Billie Eilish dropped a new song onstage during her concert in Manchester, England, Tuesday that referenced the Johnny Depp and Amber Heard defamation trial.
The 20-year-old and her brother Finneas debuted the previously unreleased track “TV,” at the AO Arena, according to Entertainment Tonight Canada.
“We haven’t played a new song live before it’s out since 2017 or 2018,” Eilish said to the audience. “This is one we just wrote and we just wanted to play for you.”
The “Bad Guy” crooner sang the slow ballad while Finneas, 24, harmonized the lyrics: “What’s the point of anything / All of my friends are missing again / That’s what happens when you fall in love.”
The song also mentioned Eilish’s recent breakup with Matthew Tyler Vorce as well as the court case.
“The internet’s gone wild watching movie stars on trial / While they’re overturning Roe v. Wade,” Eilish sang. Finneas also softly and slowly strummed his guitar during the song.
The songwriter will also be hitting cities in the United Kingdom such as London, Birmingham and Glasgow on her tour through June 16.
Depp, 59, was awarded $10 million in compensatory damages and $5 million in punitive damages in a trial verdict reached on June 1.
The “Dark Shadows” actor sued Heard, 36, for allegedly defaming him and claiming abuse in an op-ed she wrote in 2018.
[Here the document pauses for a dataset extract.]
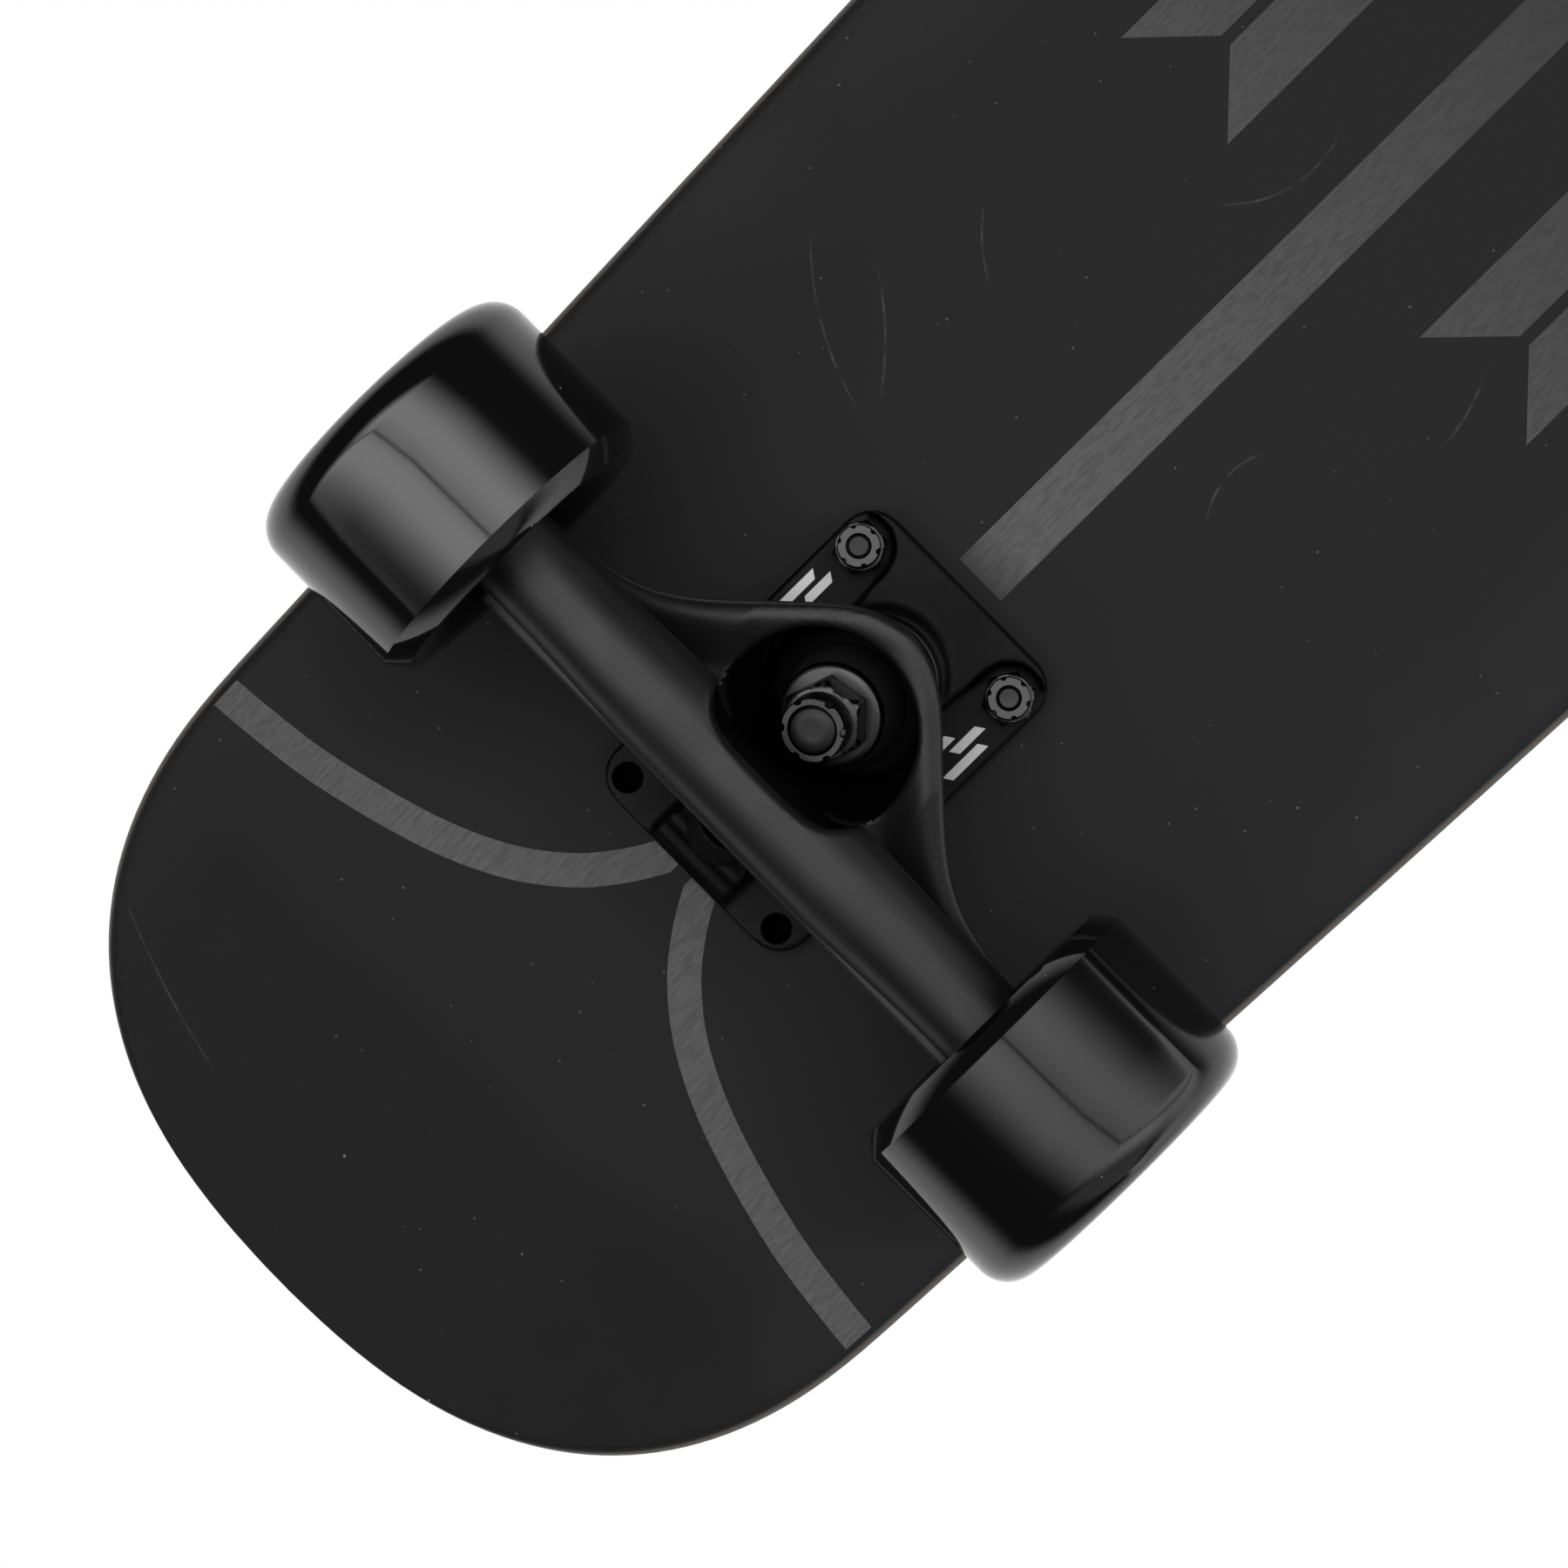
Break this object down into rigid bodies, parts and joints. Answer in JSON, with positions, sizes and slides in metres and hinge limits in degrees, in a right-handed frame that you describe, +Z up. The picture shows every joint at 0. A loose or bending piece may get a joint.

The “Stepfather” actress countersued her ex-husband and the jury awarded her $2 million in compensatory damages but nothing in punitive damages.
Depp released a statement at the time of his win and felt he had his “life back” after the contentious court case’s conclusion.
“False, very serious and criminal allegations were levied at me via the media, which triggered an endless barrage of hateful content, although no charges were ever brought against me,” he said.
“And six years later, the jury gave me my life back. I am truly humbled,” he continued. “My decision to pursue this case, knowing very well the height of the legal hurdles that I would be facing and the inevitable, worldwide spectacle into my life, was only made after considerable thought.”